## Task to complete
Write out exactly the lines between the line containing "The FreeCAD and" and the line containing "1 mm apart.", including both of those lines, and nothing more.

## Given information
▼▼▼

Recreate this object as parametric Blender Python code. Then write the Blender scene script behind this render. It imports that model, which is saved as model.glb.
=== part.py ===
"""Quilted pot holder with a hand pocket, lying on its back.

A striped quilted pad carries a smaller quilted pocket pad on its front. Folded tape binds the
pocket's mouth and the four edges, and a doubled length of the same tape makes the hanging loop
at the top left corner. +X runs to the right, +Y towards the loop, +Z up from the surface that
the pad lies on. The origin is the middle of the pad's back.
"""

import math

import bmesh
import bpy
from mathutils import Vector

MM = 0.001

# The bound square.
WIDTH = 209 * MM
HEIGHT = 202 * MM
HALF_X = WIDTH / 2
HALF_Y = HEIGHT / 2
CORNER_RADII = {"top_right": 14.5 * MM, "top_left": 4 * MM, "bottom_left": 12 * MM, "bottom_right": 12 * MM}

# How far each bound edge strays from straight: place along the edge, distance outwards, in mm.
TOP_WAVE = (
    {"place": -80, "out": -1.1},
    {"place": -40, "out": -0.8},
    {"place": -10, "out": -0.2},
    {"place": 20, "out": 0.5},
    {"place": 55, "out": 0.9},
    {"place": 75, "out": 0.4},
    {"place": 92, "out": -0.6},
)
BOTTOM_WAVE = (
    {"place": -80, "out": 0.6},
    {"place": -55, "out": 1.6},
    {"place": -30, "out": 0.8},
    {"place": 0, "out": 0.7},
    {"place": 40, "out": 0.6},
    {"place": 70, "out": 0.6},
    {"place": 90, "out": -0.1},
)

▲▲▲
▼▼▼

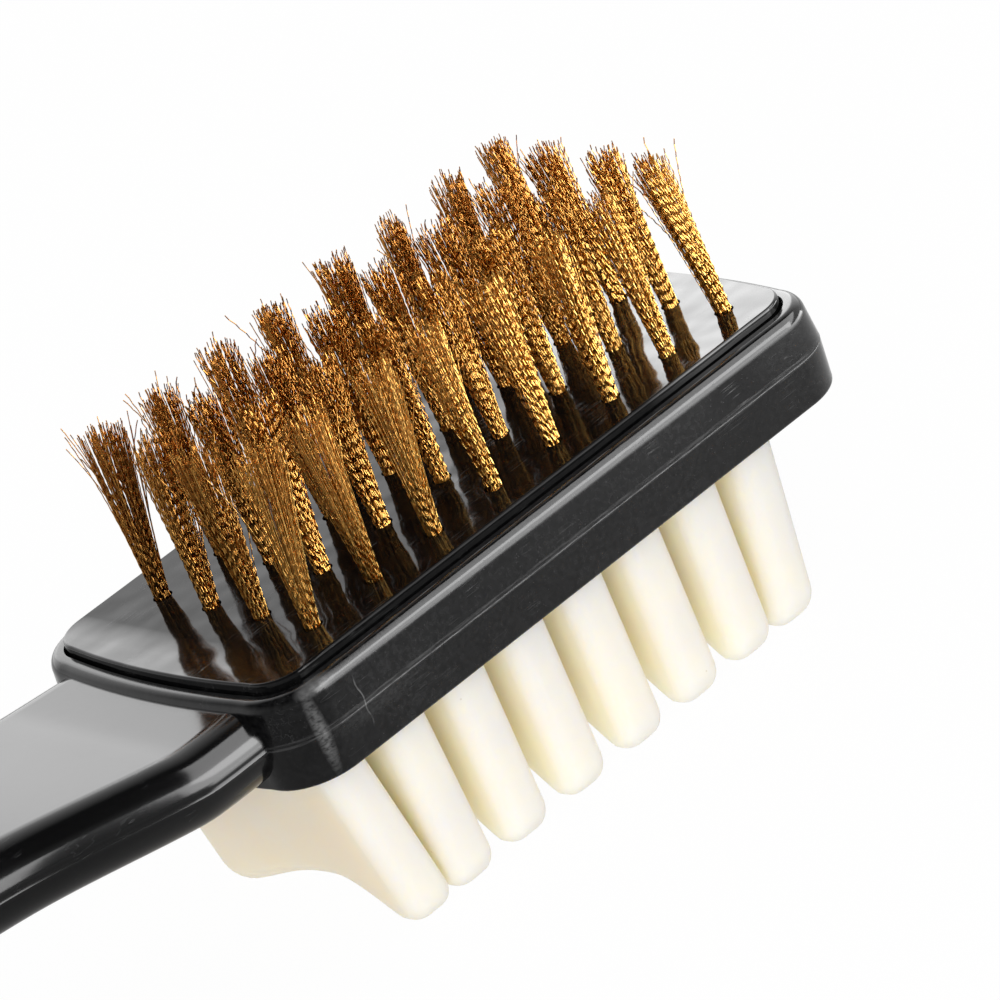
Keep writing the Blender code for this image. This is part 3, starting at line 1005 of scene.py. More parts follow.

▲▲▲
▼▼▼

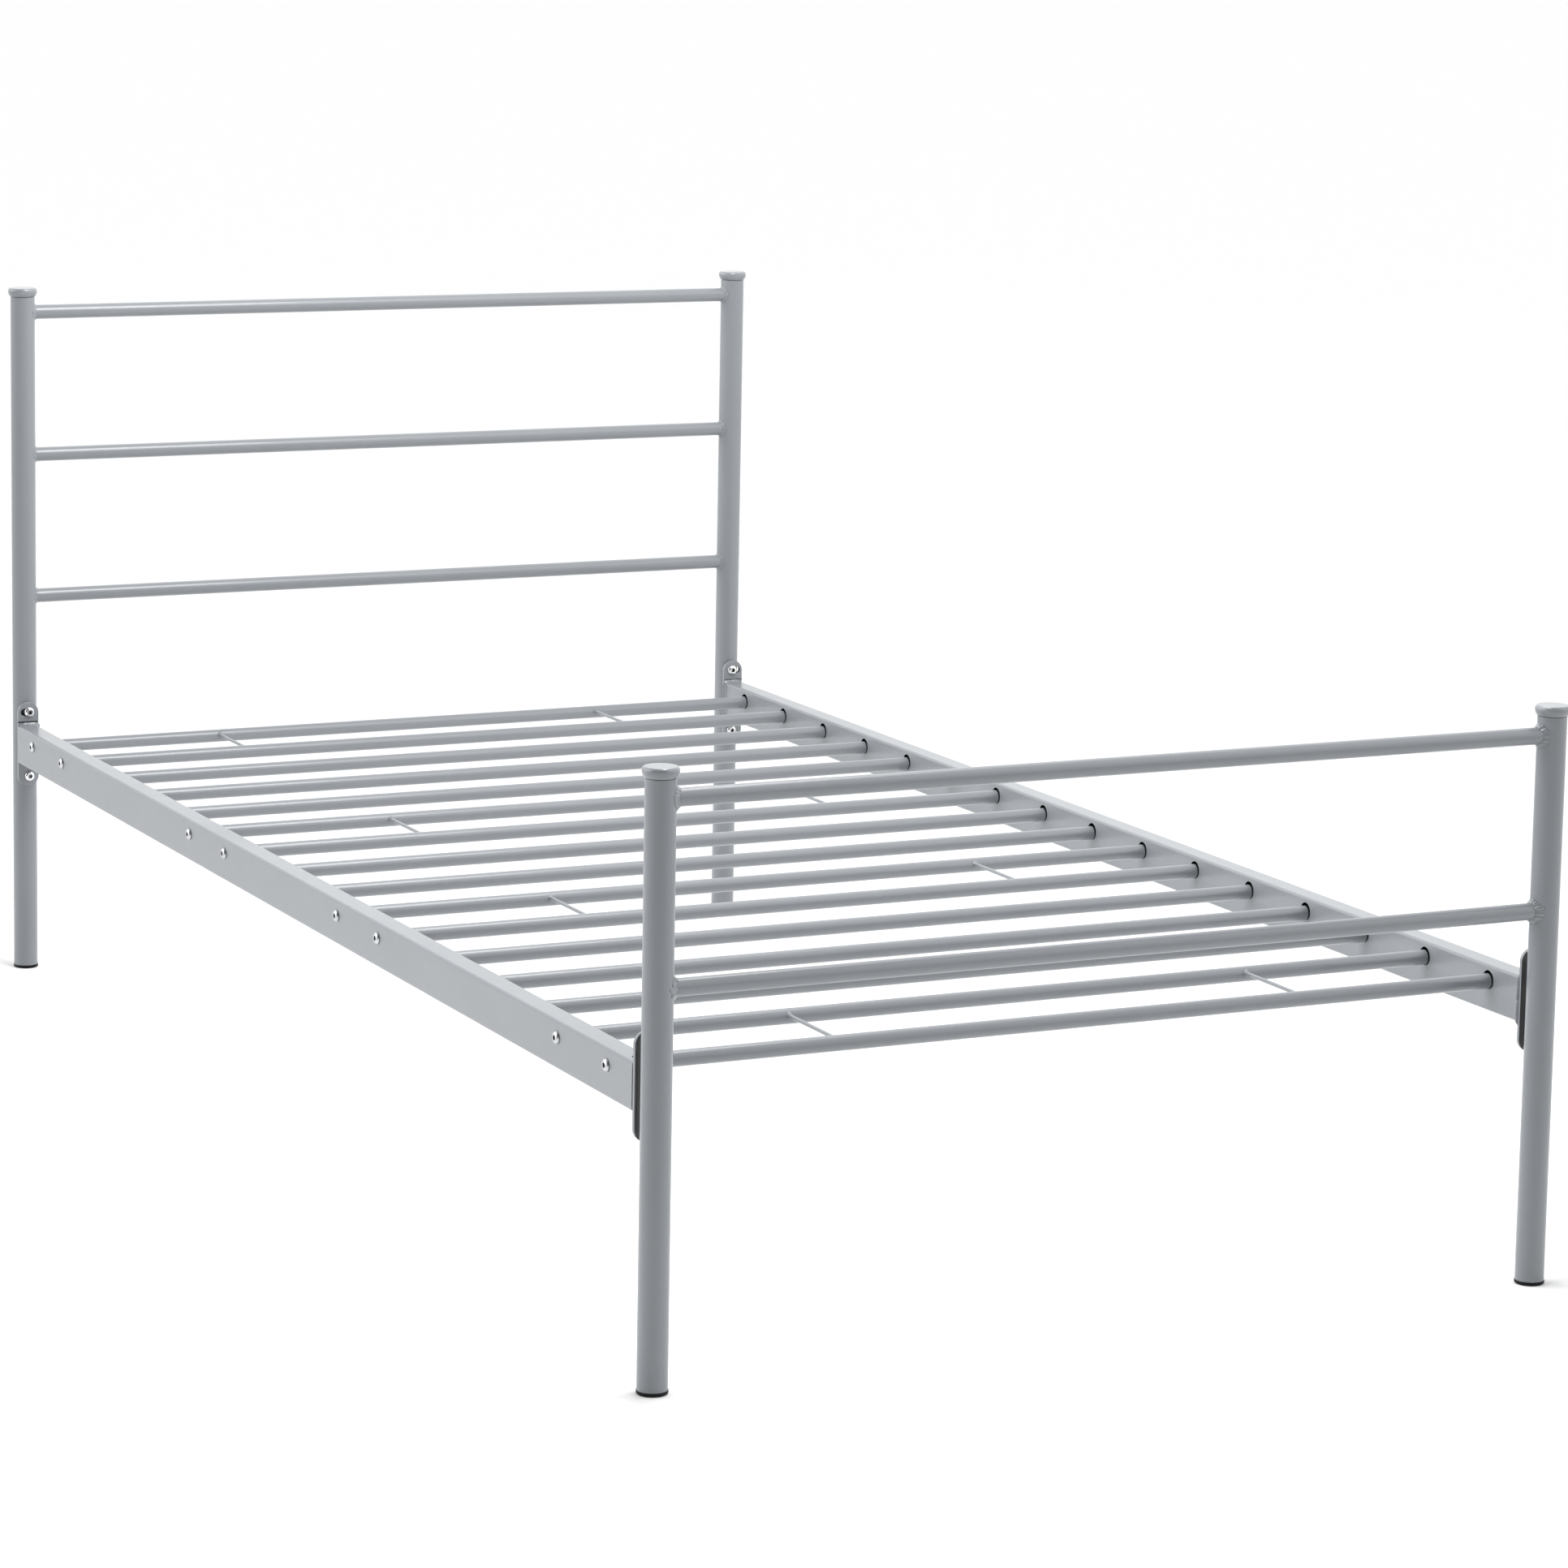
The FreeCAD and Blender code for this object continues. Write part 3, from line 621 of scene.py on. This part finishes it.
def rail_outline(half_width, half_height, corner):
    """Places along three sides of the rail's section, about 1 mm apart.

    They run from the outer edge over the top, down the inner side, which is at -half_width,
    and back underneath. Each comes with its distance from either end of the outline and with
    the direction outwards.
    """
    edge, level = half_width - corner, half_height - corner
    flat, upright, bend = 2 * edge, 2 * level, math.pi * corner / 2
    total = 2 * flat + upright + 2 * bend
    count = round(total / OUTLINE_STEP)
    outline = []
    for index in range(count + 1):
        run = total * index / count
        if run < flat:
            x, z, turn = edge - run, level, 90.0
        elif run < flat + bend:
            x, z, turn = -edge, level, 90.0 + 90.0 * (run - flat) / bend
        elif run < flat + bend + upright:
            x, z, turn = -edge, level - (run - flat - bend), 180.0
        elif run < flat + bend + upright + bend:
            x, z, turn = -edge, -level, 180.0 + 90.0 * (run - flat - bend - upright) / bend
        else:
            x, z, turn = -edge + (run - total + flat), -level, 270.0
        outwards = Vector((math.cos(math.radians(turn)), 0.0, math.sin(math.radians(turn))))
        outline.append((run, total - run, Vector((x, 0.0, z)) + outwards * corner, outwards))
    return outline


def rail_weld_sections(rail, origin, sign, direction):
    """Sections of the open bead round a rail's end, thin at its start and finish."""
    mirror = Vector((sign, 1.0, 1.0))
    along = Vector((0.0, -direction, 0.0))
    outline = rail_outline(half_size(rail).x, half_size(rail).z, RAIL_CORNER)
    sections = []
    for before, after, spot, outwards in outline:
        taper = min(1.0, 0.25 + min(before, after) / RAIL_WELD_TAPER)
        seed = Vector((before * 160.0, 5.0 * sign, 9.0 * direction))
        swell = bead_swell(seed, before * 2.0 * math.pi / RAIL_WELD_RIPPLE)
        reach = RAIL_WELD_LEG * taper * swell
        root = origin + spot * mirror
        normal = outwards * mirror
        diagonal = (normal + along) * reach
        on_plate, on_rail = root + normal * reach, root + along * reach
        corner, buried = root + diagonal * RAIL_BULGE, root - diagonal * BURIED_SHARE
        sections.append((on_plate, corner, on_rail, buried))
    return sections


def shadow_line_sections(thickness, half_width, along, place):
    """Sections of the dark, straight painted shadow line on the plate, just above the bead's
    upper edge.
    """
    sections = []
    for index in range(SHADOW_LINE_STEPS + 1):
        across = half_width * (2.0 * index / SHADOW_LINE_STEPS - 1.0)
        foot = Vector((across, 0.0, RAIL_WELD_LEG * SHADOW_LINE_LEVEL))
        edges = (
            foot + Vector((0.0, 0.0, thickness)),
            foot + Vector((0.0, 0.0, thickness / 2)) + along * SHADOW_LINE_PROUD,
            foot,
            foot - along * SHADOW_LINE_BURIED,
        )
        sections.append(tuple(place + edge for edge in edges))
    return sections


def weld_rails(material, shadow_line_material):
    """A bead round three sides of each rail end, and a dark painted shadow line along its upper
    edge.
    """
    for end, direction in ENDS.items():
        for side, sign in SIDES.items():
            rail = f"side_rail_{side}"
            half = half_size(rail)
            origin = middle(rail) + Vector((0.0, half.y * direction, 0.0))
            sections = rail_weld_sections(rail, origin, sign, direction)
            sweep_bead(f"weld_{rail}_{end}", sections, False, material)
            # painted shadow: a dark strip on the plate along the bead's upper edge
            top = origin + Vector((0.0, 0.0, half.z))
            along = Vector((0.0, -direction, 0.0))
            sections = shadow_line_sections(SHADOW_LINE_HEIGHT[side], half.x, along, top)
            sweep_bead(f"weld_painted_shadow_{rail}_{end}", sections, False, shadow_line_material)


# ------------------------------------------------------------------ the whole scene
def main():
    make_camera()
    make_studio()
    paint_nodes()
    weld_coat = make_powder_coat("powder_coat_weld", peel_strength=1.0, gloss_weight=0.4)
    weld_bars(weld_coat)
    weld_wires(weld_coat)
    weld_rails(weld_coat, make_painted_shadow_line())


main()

▲▲▲

## Task response
The FreeCAD and Blender code for this object continues. Write part 3, from line 621 of scene.py on. This part finishes it.
def rail_outline(half_width, half_height, corner):
    """Places along three sides of the rail's section, about 1 mm apart.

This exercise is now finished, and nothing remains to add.